Inti has hardened her heart in the years since she was a child, but she begins opening up because of the magnificent creatures she's studying. When a crisis erupts, Inti must choose between her beloved wolves and the outside world and its pressures to leave the wild behind.
Meanwhile, it's not clear whether some elements within McConaghy's story are real or are imagined by Inti. Inti's empathy and her taking on of others' physical sensations just by witnessing them only add to the off-kilter aspects of the book--what is real, is she a reliable narrator, what's really going on? And: Whose loyalty can be trusted? Whose memory is solid? Who are the villains and who are the heroes--or is everyone and is every creature a mix of both?
McConaghy digs into the issues surrounding--and, sometimes, the seeming impossibility--of balancing ecological and agricultural health and populated areas and wilderness.

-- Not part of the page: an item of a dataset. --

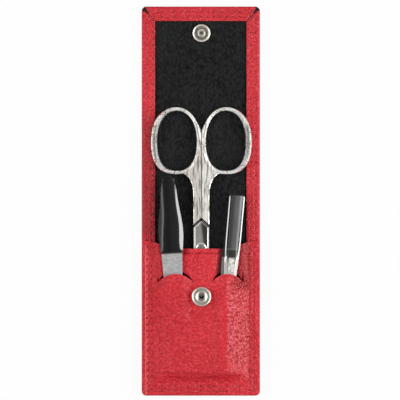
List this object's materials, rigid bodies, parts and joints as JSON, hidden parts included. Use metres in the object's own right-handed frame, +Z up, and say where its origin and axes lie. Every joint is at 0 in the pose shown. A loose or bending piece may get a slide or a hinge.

I didn't feel an emotional connection to the characters, even during the several fraught, desperate, charged encounters between certain players. I felt far more of a bond with and had more interest in the wolves themselves. I was fascinated by the scientists' tracking abilities, the data they're able to gather, and especially the social structures and behaviors within and among the packs.
Do you have any Bossy thoughts about this book?
McConaghy is also the author of Migrations, which my book club is reading this fall.